Lautenberg: Sandy Forced Shutdown of Largest Port on East Coast, ‘Nearly Grinding Commerce to a Halt’

By Melanie Arter | December 7, 2012 | 9:36 AM EST

FILE - This Oct. 31, 2012 file aerial photo shows the damage to an amusement park left in the wake of Superstorm Sandy, in Seaside Heights, N.J. (AP Photo/Mike Groll, File)

( - Sen. Frank Lautenberg (D-N.J.), chairman of the Senate Commerce and Transportation Subcommittee on Surface Transportation, said Thursday that Hurricane Sandy led to the days-long closure of the largest port on the East Coast that supports 550,000 jobs in the region, “nearly grinding commerce to a halt.”

“There’s a port in New York and New Jersey – the largest port on the East Coast, which supports more than 550,000 jobs in the region, and because of extensive flooding, dangerous debris in the waterways and damage to electrical systems, the port was largely shut down for days, nearly grinding commerce to a halt,” he said at a hearing on the damage that Hurricane Sandy caused to transportation systems.

Lautenberg said New Jersey residents “suffered multi-hour commutes at two and three times the usual cost or they were forced to sit in endless traffic” because of limited transit and rail access to New York.

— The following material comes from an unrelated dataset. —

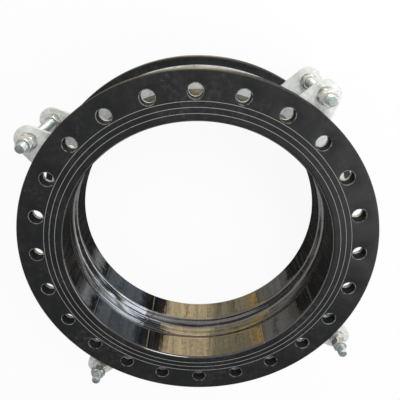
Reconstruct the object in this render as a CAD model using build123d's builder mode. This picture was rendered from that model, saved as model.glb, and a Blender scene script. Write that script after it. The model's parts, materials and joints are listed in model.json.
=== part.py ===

“And by the way, in case you weren’t aware, there was heavy traffic before this, so this just magnified the problem that we already had,” he said. “Damage to our transportation had severe economic impact.”

He cited the closure of the port in New York and New Jersey as an example. “Transportation in our region has nationwide impact,” Lautenberg said.

“The millions of people throughout the country who ride our rails, drive through our state or use our products that come through our port also felt the effects of Sandy. While state and local agencies work diligently to get our systems running again, many problems still need to be fixed, and they can’t do it all on their own,” he added.